Helpful Hints for Pet Dental Care

Doggy Breath is More Than Just Stinky

 Some people think that a dog’s bad breath is a trait inherent to the canine species, something that is completely unavoidable. However, bad breath is generally a result of the bacteria that live in the infected gum and dental tissue in your dog’s mouth, and there’s nothing normal about that. This odor is a sign of progressive dental disease. Treats and chew toys alone will not make this problem better, not without a thorough veterinary dental cleaning and a proper home care plan.

A proactive approach is the best way to prevent doggy dental issues. Here are some symptoms to be on the watch for:

  • Bad breath / Halitosis
  • Problems eating, loss of appetite (only in the most severe cases)
  • Red, swollen, bleeding gums (usually the molars in the back of the mouth)
  • Loose, broken, missing teeth
  • Blood in saliva or nasal discharge
  • Lesions in mouth

Should you notice any of these symptoms, schedule a veterinary appointment right away.

Your Dog is at the Vet, Now What?

During an oral exam, a veterinarian looks for any signs of abnormality or ill health.
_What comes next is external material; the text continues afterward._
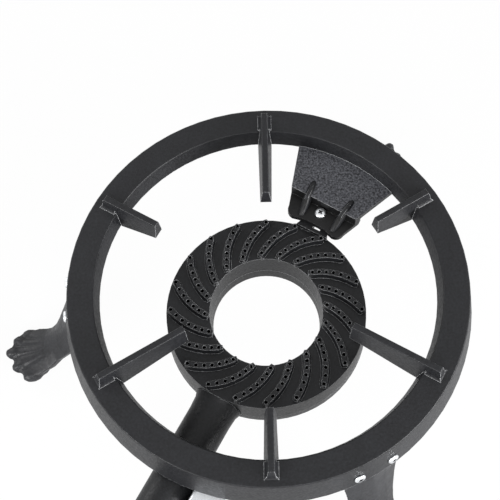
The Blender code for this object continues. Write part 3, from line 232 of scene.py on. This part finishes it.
def painted_cast_iron(name, dark, light, rubbed_and_highlit_edge, grain_mm, relief_mm, gloss, edge_mm,
                      bare_level=None, shade_at_pad=None):
    material, tree = new_material(name)
    coord = add(tree, "ShaderNodeTexCoord").outputs["Object"]
    per_grain = 1 / (grain_mm * MM)
    sand = add(tree, "ShaderNodeTexNoise", {"Vector": coord, "Scale": per_grain * 0.5, "Detail": 4.0,
                                            "Roughness": 0.60}).outputs["Fac"]
    pits = add(tree, "ShaderNodeTexVoronoi", {"Vector": coord, "Scale": per_grain * 0.45,
                                              "Randomness": 1.0}).outputs["Distance"]
    cloud = add(tree, "ShaderNodeTexNoise", {"Vector": coord, "Scale": 1 / CLOUD_SIZE, "Detail": 3.0,
                                             "Roughness": 0.5}).outputs["Fac"]
    grain = add(tree, "ShaderNodeMath", {0: sand, 1: pits}, operation="ADD").outputs[0]
    tone = add(tree, "ShaderNodeMath", {0: sand, 1: 0.70, 2: -0.10}, operation="MULTIPLY_ADD").outputs[0]
    tone = add(tree, "ShaderNodeMath", {0: cloud, 1: 0.30, 2: tone}, operation="MULTIPLY_ADD").outputs[0]
    ramp = add(tree, "ShaderNodeValToRGB", {"Fac": tone})
    stops(ramp, (0.22, linear(dark)), (0.60, linear(light)))
    skin = ramp.outputs[0]
    relief = relief_mm * MM
    if bare_level is not None:
        skin, relief = sand_skin(tree, coord, skin, relief, bare_level)

    true_normal = add(tree, "ShaderNodeNewGeometry").outputs["Normal"]
    rounded = add(tree, "ShaderNodeBevel", {"Radius": edge_mm * MM}, samples=6).outputs[0]
    agrees = add(tree, "ShaderNodeVectorMath", {0: rounded, 1: true_normal},
                 operation="DOT_PRODUCT").outputs["Value"]
    # Edge mask: rubbed paint, and a painted highlight on every edge whichever way it faces.
    edge_wear_and_highlight = add(tree, "ShaderNodeMapRange", {"Value": agrees, "From Min": EDGE_BEGINS, "From Max": EDGE_FULL,
                                            "To Min": 0.0, "To Max": 1.0}).outputs[0]
    patchy = add(tree, "ShaderNodeMath", {0: sand, 1: edge_wear_and_highlight}, operation="MULTIPLY").outputs[0]
    patchy = add(tree, "ShaderNodeMath", {0: patchy, 1: 1.5},
                 operation="MULTIPLY", use_clamp=True).outputs[0]
    colour = mixed_colour(tree, patchy, skin, linear(rubbed_and_highlit_edge))
    # painted shade round the pad under the tongue's plate
    if shade_at_pad is not None:
        colour = shade_painted_round_pad(tree, coord, colour, *shade_at_pad)

    satin = add(tree, "ShaderNodeMapRange", {"Value": grain, "From Min": 0.4, "From Max": 1.3,
                                             "To Min": gloss - 0.07, "To Max": gloss + 0.10}).outputs[0]
    satin = add(tree, "ShaderNodeMath", {0: edge_wear_and_highlight, 1: EDGE_POLISH, 2: satin},
                operation="MULTIPLY_ADD").outputs[0]
    fine = add(tree, "ShaderNodeBump", {"Strength": 1.0, "Distance": relief, "Height": grain,
                                        "Normal": rounded})
    broad = add(tree, "ShaderNodeBump", {"Strength": 0.5, "Distance": CLOUD_RELIEF, "Height": cloud,
                                         "Normal": fine.outputs[0]})
    paint = add(tree, "ShaderNodeBsdfPrincipled", {"Base Color": colour, "Roughness": satin,
                                                   "IOR": PAINT_IOR, "Normal": broad.outputs[0]})
    add(tree, "ShaderNodeOutputMaterial", {"Surface": paint.outputs[0]})
    return material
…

Veterinarians are trained to spot many different symptoms, including:

  • Overbite, underbite, malocclusion, teeth that don’t fit together
  • Gingivitis and periodontal disease
  • Facial swelling
  • Tartar buildup
  • Fractured or broken teeth
  • Cavities
  • Abscesses

Your veterinarian will develop a customized plan of prevention or treatment based on what is found during your dog’s dental exam.

Dog Dental Treatments

If dental issues are found, our veterinarian will explain what they mean for your dog and recommend the appropriate dental procedure. During this procedure, your dog is will be sedated and your veterinarian will then be able to conduct a more thorough exam. It is important to remember that half of the tooth is under the gum line, invisible to the human eye, therefore, it is imperative that x-rays are performed to compete assessment of the tooth. We do this digitally, so that your veterinarian will be able to quickly assess the health of the underlying tooth. Quite often a tooth may look completely normal but the roots are abscessed and a great source of pain for your dog. After determining whether extractions are necessary for abscessed or broken teeth to provide permanent relief, ultrasonic and hand scaling will remove plaque and tartar both above and below the gum line. A thorough scaling below the gum line is critical to the success of any dental cleaning, as this is where illness-causing bacteria hide. Polishing will then smooth the surface of the teeth after scaling, making them resistant to additional plaque formation.